Data excerpts:
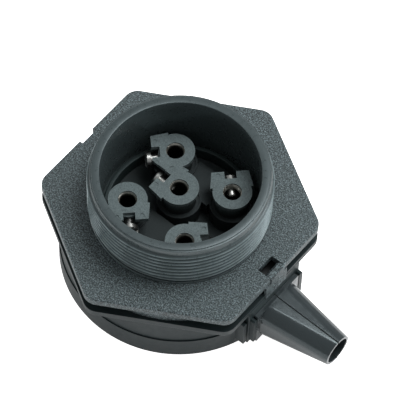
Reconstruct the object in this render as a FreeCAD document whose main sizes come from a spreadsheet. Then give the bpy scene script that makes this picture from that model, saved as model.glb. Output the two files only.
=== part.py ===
"""Trailer wiring connector: threaded hexagonal housing, five clamp terminals and a side cable nozzle.

The origin is on the collar's axis, at the top face of the upper hexagonal flange. +Z points out of
the collar's mouth and +X along the cable nozzle. All sizes are in millimetres and degrees.
"""

import FreeCAD
import Part
import Sketcher
import math
import os
from collections import namedtuple
from FreeCAD import Vector

# Driving sizes: alias, value and meaning. Depths are measured down from the flange's top face.
SIZES = (
    ("hex_flats", 80.0, "both hexagonal plates, across flats"),
    ("hex_corner_radius", 5.0, "rounding of the hexagons' corners"),
    ("edge_radius", 0.5, "rounding of moulded edges"),
    ("flange_thickness", 3.0, "upper hexagonal plate"),
    ("collar_height", 19.7, "collar above the flange"),
    ("bore_radius", 25.9, "collar's bore"),
    ("collar_wall", 3.0, "bore to thread root"),
    ("thread_depth", 1.1, "thread root to crest"),
    ("thread_pitch", 2.0, "metric pitch"),
    ("thread_turns", 6.6, "turns of thread"),
    ("thread_start", 2.0, "foot of the first thread ridge above the flange"),
    ("ridge_foot", 1.6, "thread ridge's width at its root"),
    ("ridge_crest", 0.3, "thread ridge's width at its crest"),
    ("rim_step", 0.35, "height and width of the step round the rim"),
    ("relief_height", 0.9, "plain foot below the thread relief"),
    ("skirt_inset", 0.9, "housing walls' setback from the hexagon's flats"),
    ("skirt_wall", 2.1, "upper housing's skirt"),
    ("joint_gap", 4.5, "space between the two hexagonal plates"),
    ("window_inset", 5.2, "latch window's inner edge from the hexagon's flat"),
    ("window_low", 2.7, "latch window's reach towards -Y"),
    ("window_high", 4.1, "latch window's reach towards +Y"),
    ("hook_inset", 3.0, "hook's nose from the hexagon's flat"),
    ("hook_thickness", 1.8, "hook's height"),
    ("hook_drop", 0.15, "hook's top below the flange's top"),
    ("hook_slope", 0.8, "bevel on the hook's nose"),
    ("key_half_width", 3.2, "half width of the key notch"),
    ("key_depth", 1.3, "key notch's depth into the flange's edge"),
    ("plate_thickness", 2.8, "lower hexagonal plate"),
    ("base_depth", 30.3, "base of the housing"),
    ("step_depth", 21.0, "step round the wire chamber's wall"),
    ("step_width", 0.4, "step's width"),
    ("chamber_wall", 2.4, "wire chamber's wall"),
    ("rabbet_width", 2.1, "ledge that the bottom cover seats on"),
    ("cover_thickness", 2.0, "bottom cover's disc"),
    ("seal_thickness", 0.8, "both flat gaskets"),
    ("cup_gap", 0.9, "bore to carrier cup"),
    ("cup_wall", 1.5, "carrier cup's wall, floor and flange"),
    ("cup_depth", 4.3, "carrier cup's top edge"),
    ("cup_floor_depth", 11.5, "carrier cup's inner floor"),
    ("cup_flange_width", 4.0, "carrier cup's flange beyond its wall"),
    ("contact_circle", 16.9, "outer terminals' circle, as a radius"),
    ("centre_offset", 3.0, "middle terminal's distance from the axis"),
    ("block_base", 2.5, "terminal block's base disc"),
    ("platform_depth", 3.0, "raised platforms of the terminal block"),
    ("platform_half_width", 6.2, "platforms' half width"),
    ("platform_reach", 17.8, "platforms' reach from the axis"),
    ("pot_radius", 7.3, "round foot of each tower"),
    ("pot_depth", 2.4, "foot's rim"),
    ("pot_lip", 0.6, "rim's wall and height"),
    ("column_radius", 5.6, "tower's column"),
    ("plate_top", 4.85, "terminal plates' top above the flange"),
    ("plate_height", 1.6, "terminal plates' thickness"),
    ("ring_radius", 6.4, "terminal plate's round part"),
    ("tab_shoulder", 1.8, "start of the plate's tab"),
    ("tab_root_half", 7.0, "tab's half width at its shoulders"),
    ("tab_reach", 7.7, "tab's end from the sleeve's axis"),
    ("tab_end_half", 6.1, "tab's half width at its end"),
    ("slot_start", 5.05, "slot's closed end from the sleeve's axis"),
    ("slot_half", 1.95, "slot's half width"),
    ("dimple_radius", 0.8, "round mark on each prong"),
    ("dimple_depth", 0.25, "mark's depth"),
    ("driver_edge", 4.3, "edge that clears the driver for the middle screw"),
    ("sleeve_bore", 2.6, "contact sleeve's wire bore, as a radius"),
    ("neck_wall", 0.45, "sleeve's wall inside the plate"),
    ("neck_recess", 0.45, "sleeve's top below the plate's top"),
    ("barrel_wall", 1.85, "sleeve's wall below the plate"),
    ("bore_floor_depth", 7.5, "floor of the wire bore"),
    ("tail_radius", 1.95, "solder tail"),
    ("tail_length", 5.5, "solder tail below the cup's inner floor"),
    ("tail_cup_radius", 1.2, "solder cup"),
    ("screw_level", 0.4, "clamp screws' axis above the flange"),
    ("shank_radius", 1.7, "clamp screw's shank"),
    ("shank_length", 5.6, "clamp screw's shank"),
    ("head_radius", 2.75, "clamp screw's head"),
    ("head_length", 1.8, "clamp screw's head"),
    ("driver_slot_width", 0.8, "driver slot"),
    ("driver_slot_depth", 0.9, "driver slot"),
    ("head_out", 8.0, "underside of a backed-out head from the sleeve's axis"),
    ("head_in", 6.0, "underside of a tightened head from the sleeve's axis"),
    ("guard_radius", 1.5, "wire guard"),
    ("guard_thickness", 0.4, "wire guard"),
    ("nozzle_depth", 22.0, "nozzle's root centre"),
    ("nozzle_rise", 1.7, "rise of the nozzle's tip over its root"),
    ("nozzle_length", 26.4, "nozzle's tip beyond the boss's face"),
    ("root_width", 18.0, "spout's root"),
    ("root_height", 15.8, "spout's root"),
    ("root_corner", 5.0, "rounding of the spout's root"),
    ("root_wall", 1.5, "spout's wall at its root"),
    ("tip_radius", 5.55, "spout's tip"),
    ("tip_wall", 0.9, "spout's wall at its tip"),
    ("tip_land", 4.0, "straight stretch of the spout's bore at its tip"),
    ("collar_plate_thickness", 1.5, "nozzle's plates and the rail's web"),
    ("outer_plate_half", 10.5, "nozzle's outer plate, half width"),
    ("outer_plate_top_depth", 13.8, "top of the nozzle's outer plate"),
    ("outer_plate_foot_depth", 29.5, "foot of the nozzle's outer plate"),
    ("neck_half", 8.5, "nozzle's neck, half width"),
    ("neck_top_depth", 14.6, "top of the nozzle's neck"),
    ("neck_foot_depth", 28.6, "foot of the nozzle's neck"),
    ("inner_plate_half", 10.0, "nozzle's inner plate, half width"),
    ("inner_plate_foot_depth", 27.2, "foot of the nozzle's inner plate"),
    ("boss_stand", 0.1, "boss's face beyond the hexagon's flat"),
    ("boss_margin", 2.7, "nozzle boss's half width beyond the outer plate's"),
    ("guide_width", 1.7, "guide beside the nozzle's plate"),
    ("rib_offset", 4.0, "outer rib's middle beyond the outer plate's edge"),
    ("rib_width", 1.5, "outer rib beside the nozzle"),
    ("rib_top_depth", 14.4, "outer rib's top"),
    ("rib_foot_depth", 27.0, "outer rib's foot"),
    ("arm_thickness", 1.0, "latch arm"),
    ("arm_low", 5.0, "latch arm's reach towards -Y"),
    ("arm_high", 5.4, "latch arm's reach towards +Y"),
    ("arm_stand", 0.35, "latch arm's outer face beyond the hexagon's flat"),
    ("pivot_radius", 0.65, "latch arm's rounded root"),
    ("pivot_drop", 1.9, "latch arm's root below the lower plate's top"),
    ("lip_drop", 0.2, "top of the latch arm's socket below the root's middle"),
    ("running_fit", 0.05, "radial clearance of turning and sliding fits"),
    ("seat_fit", 0.1, "clearance of parts that seat in each other"),
    ("loose_fit", 0.2, "clearance of parts that drop in"),
)

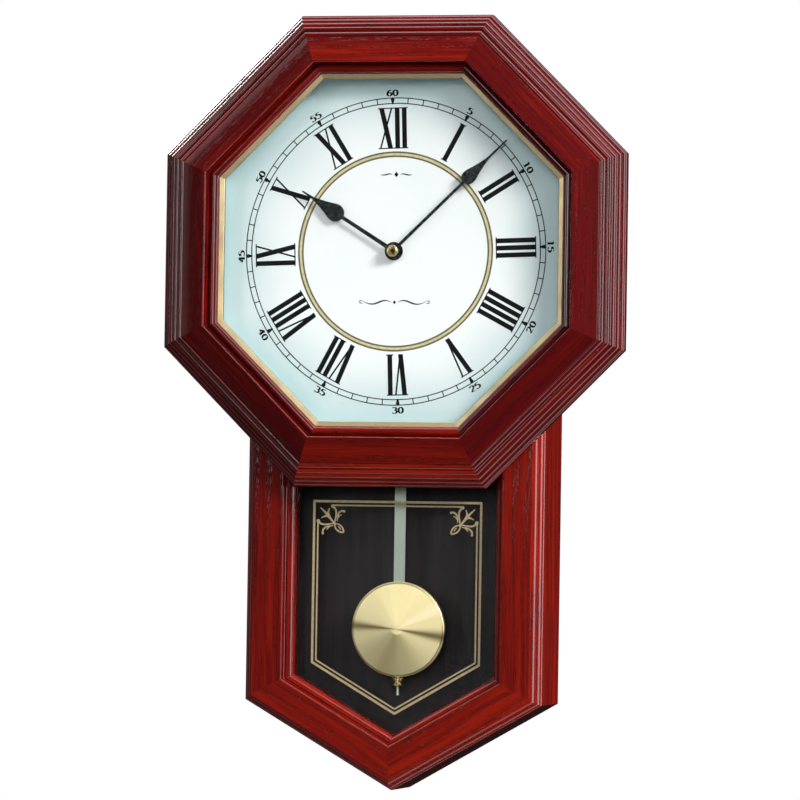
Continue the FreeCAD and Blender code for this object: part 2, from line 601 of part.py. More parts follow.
def train_bridge():
    """Rear plate of the train on four posts, with the arbor's bearing and the stem's hole."""
    plate = box(*BRIDGE_X, *BRIDGE_Y, *BRIDGE_Z)
    posts = [rod_y(POST_R, HOUSING_FRONT + SHELL, BRIDGE_Y[0], x, z) for x, z in BRIDGE_POSTS]
    bridge = fused([plate] + posts).cut(rod_y(PIVOT_R + RUNNING, *BRIDGE_Y))
    return bridge.cut(rod_y(STEM_HOLE_R, *BRIDGE_Y, 0, SETTING_Z))


def set_knob():
    """Time-setting knob on its stem, with a pinion in mesh with the centre wheel."""
    start = HOUSING_REAR + 0.4
    pinion = gear(SETTING_TEETH, SETTING_MODULE, 90 + 180 / SETTING_TEETH, *SETTING_Y, 0, SETTING_Z)
    stem = rod_y(STEM_R, SETTING_Y[0], start + 2 * RUNNING, 0, SETTING_Z)
    knob = rod_y(SET_KNOB_R, start, start + SET_KNOB, 0, SETTING_Z)
    grips = []
    for index in range(GRIPS):
        place = polar(SET_KNOB_R + 0.2, 360 / GRIPS * index)
        grips.append(rod_y(0.5, start, start + SET_KNOB, place.x, SETTING_Z + place.z))
    return fused([pinion, stem, knob.cut(fused(grips))])


def motor_nodes():
    """Step motor: a coil on its core, a two-ended stator plate, and the magnet rotor."""
    cheek, (start, end) = 1.0, COIL_X
    bobbin = [rod_x(BOBBIN_R, start - cheek, start, COIL_Y, ROTOR_Z),
              rod_x(COIL_R, start, end, COIL_Y, ROTOR_Z),
              rod_x(BOBBIN_R, end, end + cheek, COIL_Y, ROTOR_Z)]
    stator = box(ROTOR_X - STATOR_HALF, STATOR_END, STATOR_Y - STATOR_THICKNESS, STATOR_Y,
                 ROTOR_Z - STATOR_HALF, ROTOR_Z + STATOR_HALF)
    stator = stator.cut(rod_y(ROTOR_R + 2 * FIT_GAP, STATOR_Y - STATOR_THICKNESS, STATOR_Y, ROTOR_X, ROTOR_Z))
    rotor = fused([rod_y(ROTOR_R, *ROTOR_Y, ROTOR_X, ROTOR_Z),
                   gear(SETTING_TEETH, ROTOR_MODULE, 0, *ROTOR_WHEEL_Y, ROTOR_X, ROTOR_Z)])
    rotor = rotor.cut(rod_y(ROTOR_POST_R + RUNNING, ROTOR_Y[0], ROTOR_WHEEL_Y[1], ROTOR_X, ROTOR_Z))
    return {"motor_coil": fused(bobbin), "motor_stator": stator, "motor_rotor": rotor}


def circuit_board():
    """Board with its chip and a can crystal, both on the front."""
    board = box(*BOARD_X, BOARD_Y, BOARD_Y + LAMINATE, *BOARD_Z)
    chip = box(-52, -34, BOARD_Y - 2, BOARD_Y, 0, 12)
    crystal_r = 1.5
    crystal = rod_z(crystal_r, -18, -10, -45, BOARD_Y - crystal_r)
    return Part.makeCompound([board, chip, crystal])


def speaker_nodes():
    """Shallow basket with its magnet, and the paper cone inside the rim."""
    rim, floor, paper = 3.0, SPEAKER_Y + 1, 0.3
    frame = rod_y(SPEAKER_R, SPEAKER_Y, SPEAKER_RIM_Y, SPEAKER_X, SPEAKER_Z)
    frame = frame.cut(rod_y(SPEAKER_R - rim, floor, SPEAKER_RIM_Y, SPEAKER_X, SPEAKER_Z))
    magnet = rod_y(MAGNET_R, MAGNET_Y, SPEAKER_Y, SPEAKER_X, SPEAKER_Z)
    edge = SPEAKER_R - rim - 4 * RUNNING
    cone = turned([(0.0, floor), (edge, floor + 1), (edge, floor + 1 + paper), (0.0, floor + paper)],
                  SPEAKER_X, SPEAKER_Z)
    return {"speaker_frame": fused([frame, magnet]), "speaker_cone": cone}


def volume_knob():
    rear, pointer_half, groove = HOUSING_REAR, 0.5, 0.8
    front, back = rear + FIT_GAP, rear + VOLUME_REACH
    knob = fused([rod_y(STEM_R, rear - INSIDE - 1, front + FIT_GAP, VOLUME_X, CONTROL_Z),
                  rod_y(VOLUME_R, front, back, VOLUME_X, CONTROL_Z)])
    return knob.cut(box(VOLUME_X - pointer_half, VOLUME_X + pointer_half, back - groove, back,
                        CONTROL_Z + STEM_R, CONTROL_Z + VOLUME_R))


def chime_selector():
    """Slide switch with a shoe inside the rear wall that keeps it in its slot."""
    rear, inner = HOUSING_REAR, HOUSING_REAR - SHELL - 0.2
    half_x, half_z, shoe = 2.0, 1.8, 2.6
    tab = box(SELECTOR_X - half_x, SELECTOR_X + half_x, inner - 1, rear + half_z,
              CONTROL_Z - half_z, CONTROL_Z + half_z)
    base = box(SELECTOR_X - shoe, SELECTOR_X + shoe, rear - INSIDE + 1, inner,
               CONTROL_Z - shoe, CONTROL_Z + shoe)
    return fused([tab, base])


def demo_button():
    rear, collar = HOUSING_REAR, 1.2
    return fused([rod_y(BUTTON_R, rear - INSIDE, rear + BUTTON_REACH, 0, BUTTON_Z),
                  rod_y(BUTTON_R + collar, rear - INSIDE, rear - SHELL - 0.2, 0, BUTTON_Z)])


def electronics_nodes():
    return {
        "circuit_board": circuit_board(),
        **speaker_nodes(),
        "volume_knob": volume_knob(),
        "chime_selector": chime_selector(),
        "demo_button": demo_button(),
    }


def drive_housing():
    """Open-bottomed box under the movement that the pendulum hanger swings in."""
    wall = SHELL
    shell = box(-DRIVE_HALF, DRIVE_HALF, DRIVE_FRONT, DRIVE_REAR, DRIVE_BOTTOM, HOUSING_BOTTOM)
    shell = shell.cut(box(-DRIVE_HALF + wall, DRIVE_HALF - wall, DRIVE_FRONT + wall, DRIVE_REAR - wall,
                          DRIVE_BOTTOM, HOUSING_BOTTOM - wall))
    return shell.cut(rod_y(PIVOT_R + RUNNING, DRIVE_FRONT, DRIVE_REAR, 0, PIVOT_Z))


def pendulum_hanger():
    """Lever on its own axle, with the drive magnet in front and the peg for the rod below."""
    y0, y1 = HANGER_Y
    half, boss_r, magnet_r, end_play = 2.6, 3.2, 3.4, 0.2
    axle = rod_y(PIVOT_R, DRIVE_FRONT + end_play, DRIVE_REAR - end_play, 0, PIVOT_Z)
    boss = rod_y(boss_r, y0 - 1.5, y1 + 1.5, 0, PIVOT_Z)
    arm = box(-half, half, y0, y1, PEG_Z - 3, PIVOT_Z)
    magnet = rod_y(magnet_r, y0 - 3, y0, 0, DRIVE_COIL_Z)
    peg = rod_y(PEG_R, y0 - PEG, y0, 0, PEG_Z)
    return fused([axle, boss, arm, magnet, peg])


def pendulum_rod():
    """Flat strip with an eye at the top and the threaded stud at the bottom."""
    half, y0, y1 = ROD_WIDTH / 2, ROD_Y - ROD_THICKNESS / 2, ROD_Y + ROD_THICKNESS / 2
    strip = plate_y([(-half, ROD_BOTTOM), (half, ROD_BOTTOM), (half, ROD_TOP - half),
                     (-half, ROD_TOP - half, half)], y0, y1)
    eye = rod_y(PEG_R, y0, y1, 0, PEG_Z)
    stud = rod_z(STUD_R, STUD_BOTTOM, ROD_BOTTOM + 8, 0, ROD_Y)
    return fused([strip.cut(eye), stud])


def pendulum_bob():
    """Domed brass disc with a flat rear and a guide slot for the rod and stud."""
    front, rim, rear = -52.0, -47.4, -42.6
    points = [(0.0, front), (0.0, front + 1.2), (BOB_R - 4, rim + 0.8, -0.4), (BOB_R - 1, rim + 1.2),
              (BOB_R - 1, rear - 0.8), (0.0, rear - 0.8), (0.0, rear), (BOB_R, rear), (BOB_R, rim + 0.5),
              (BOB_R - 1.4, rim - 0.6, 0.3)]
    shell = turned(points, 0, BOB_Z)
    half, slack = ROD_WIDTH / 2 + 0.3, 0.4
    slot = box(-half, half, ROD_Y - 0.5 - slack, ROD_Y + 0.5 + slack, BOB_Z, BOB_Z + BOB_R + 1)
    return shell.cut(slot).cut(rod_z(STUD_R + slack, BOB_Z - BOB_R - 1, BOB_Z, 0, ROD_Y))


def rating_nut():
    """Knurled nut shaped like a spool, on the stud below the bob."""
    top, bottom = NUT_TOP, NUT_TOP - NUT_HEIGHT
    waist, flange = NUT_R - 1.3, 2.0
    points = [(0.0, top), (0.0, bottom), (NUT_R - 0.4, bottom), (NUT_R, bottom + 0.4),
              (NUT_R, bottom + flange), (waist, bottom + flange + 0.5),
              (waist, top - flange - 0.5), (NUT_R, top - flange), (NUT_R, top - 0.4), (NUT_R - 0.4, top)]
    face = Part.Face(outline(points, lambda radius, z: V(radius, ROD_Y, z)))
    spool = face.revolve(V(0, ROD_Y, 0), V(0, 0, 1), 360)
    return spool.cut(rod_z(STUD_R + RUNNING, bottom, top, 0, ROD_Y))


def pendulum_nodes():
    return {
        "pendulum_drive": drive_housing(),
        "drive_coil": rod_y(DRIVE_COIL_R, DRIVE_FRONT + SHELL, DRIVE_COIL_REAR, 0, DRIVE_COIL_Z),
        "pendulum_hanger": pendulum_hanger(),
        "pendulum_rod": pendulum_rod(),
        "pendulum_bob": pendulum_bob(),
        "rating_nut": rating_nut(),
    }


def hand(length, drop_at, drop, tip_half, stem, hub_r, bore, rear, angle):
    """Hand with a teardrop on a slim stem, drawn pointing up and turned clockwise by angle.

    drop is the teardrop's length and half width; stem is the stem's half width at hub and drop.
    """
    drop_length, drop_half = drop
    root, tip = hub_r * 0.8, tip_half * 1.6
    shoulder, waist, end = (drop_at + share * drop_length for share in (0.24, 0.42, 1.0))
    waist_half, round_out, side_out, neck_in = drop_half * 0.8, 0.054 * drop_length, 0.25, -0.35
    right = [(stem[0], root), (stem[1], drop_at), (drop_half, shoulder, round_out),
             (waist_half, waist, side_out), (tip, end, neck_in), (tip_half, length)]
    left = [(-tip_half, length), (-tip, end), (-waist_half, waist, neck_in), (-drop_half, shoulder, side_out),
            (-stem[1], drop_at, round_out), (-stem[0], root)]
    blade = plate_y(right + left, rear - HAND_THICKNESS, rear)
    hub = rod_y(hub_r, rear - HAND_THICKNESS, rear)
    whole = fused([blade, hub]).cut(rod_y(bore, rear - HAND_THICKNESS, rear))
    whole.rotate(V(0, 0, 0), V(0, 1, 0), angle)
    return whole


def hand_nodes():
    hour = hand(HOUR_LENGTH, 47.0, (28.0, 6.6), 0.55, (1.6, 1.35), 6.9, PIPE_R, HOUR_Y, HOUR_ANGLE)
    minute = hand(MINUTE_LENGTH, 73.5, (26.0, 5.2), 0.55, (1.2, 1.05), 5.4, THREAD_R, MINUTE_Y, MINUTE_ANGLE)
    front, rear = MINUTE_Y - HAND_THICKNESS - CAP, MINUTE_Y - HAND_THICKNESS
    cap = turned([(THREAD_R, rear), (THREAD_R, front + 1.2), (CAP_MOUTH_R, front), (CAP_R - 1.2, front),
                  (CAP_R, front + 1.4, 0.4), (CAP_R, rear)])
    return {"hour_hand": hour, "minute_hand": minute, "hand_nut": cap}


def main():
    os.makedirs("parts", exist_ok=True)
    screws = Part.makeCompound(wood_screws())
    nodes = {"wood_screws": screws}
    nodes.update(bezel_nodes(screws))
    nodes.update(frame_nodes(screws))
    nodes.update(case_nodes(screws))
    nodes.update(housing_nodes())
    nodes.update(train_nodes())
    nodes.update(motor_nodes())
    nodes.update(electronics_nodes())
    nodes.update(pendulum_nodes())
    nodes.update(hand_nodes())
    for name, shape in nodes.items():
        placed = shape.copy()
        placed.translate(V(0, 0, -DIAL_DROP))
        placed.exportStep(os.path.join("parts", name + ".step"))
        print(name, len(placed.Solids), "solids", round(placed.Volume), "mm3", placed.isValid())


main()
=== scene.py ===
import math

import bmesh
import bpy
from mathutils import Matrix, Vector
from mathutils.geometry import delaunay_2d_cdt


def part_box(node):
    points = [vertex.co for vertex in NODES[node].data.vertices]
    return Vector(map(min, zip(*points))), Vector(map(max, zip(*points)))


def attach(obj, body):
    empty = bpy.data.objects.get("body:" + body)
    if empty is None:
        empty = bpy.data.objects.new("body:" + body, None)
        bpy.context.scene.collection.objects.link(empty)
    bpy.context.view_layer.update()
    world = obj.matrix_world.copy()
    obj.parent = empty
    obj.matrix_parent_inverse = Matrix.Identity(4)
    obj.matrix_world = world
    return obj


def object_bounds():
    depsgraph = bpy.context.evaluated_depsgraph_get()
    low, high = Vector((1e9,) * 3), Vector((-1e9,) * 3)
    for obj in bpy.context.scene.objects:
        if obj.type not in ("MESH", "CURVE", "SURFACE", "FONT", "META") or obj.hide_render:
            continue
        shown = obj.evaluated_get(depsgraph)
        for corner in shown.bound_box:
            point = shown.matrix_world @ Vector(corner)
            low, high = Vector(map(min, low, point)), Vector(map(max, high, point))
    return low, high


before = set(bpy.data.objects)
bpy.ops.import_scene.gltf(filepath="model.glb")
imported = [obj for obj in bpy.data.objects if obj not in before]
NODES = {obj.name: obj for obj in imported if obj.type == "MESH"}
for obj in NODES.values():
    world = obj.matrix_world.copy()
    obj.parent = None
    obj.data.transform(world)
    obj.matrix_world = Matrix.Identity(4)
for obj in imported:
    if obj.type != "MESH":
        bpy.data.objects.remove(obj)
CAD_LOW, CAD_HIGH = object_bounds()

MM = 0.001

# Places, all read from the frame
DIAL_LOW, DIAL_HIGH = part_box("dial_plate")
AXIS_X = (DIAL_LOW.x + DIAL_HIGH.x) / 2
AXIS_Z = (DIAL_LOW.z + DIAL_HIGH.z) / 2
DIAL_FRONT = DIAL_LOW.y
PANE_LOW, PANE_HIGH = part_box("window_glass")
BOB_LOW, BOB_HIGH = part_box("pendulum_bob")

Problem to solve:
Output, from the data above, the lines from the line with "for name, shape" to the line with "obj.parent = empty" exactly as they stand, both ends included and nothing else.

Exercise output:
    for name, shape in nodes.items():
        placed = shape.copy()
        placed.translate(V(0, 0, -DIAL_DROP))
        placed.exportStep(os.path.join("parts", name + ".step"))
        print(name, len(placed.Solids), "solids", round(placed.Volume), "mm3", placed.isValid())


main()
=== scene.py ===
import math

import bmesh
import bpy
from mathutils import Matrix, Vector
from mathutils.geometry import delaunay_2d_cdt


def part_box(node):
    points = [vertex.co for vertex in NODES[node].data.vertices]
    return Vector(map(min, zip(*points))), Vector(map(max, zip(*points)))


def attach(obj, body):
    empty = bpy.data.objects.get("body:" + body)
    if empty is None:
        empty = bpy.data.objects.new("body:" + body, None)
        bpy.context.scene.collection.objects.link(empty)
    bpy.context.view_layer.update()
    world = obj.matrix_world.copy()
    obj.parent = empty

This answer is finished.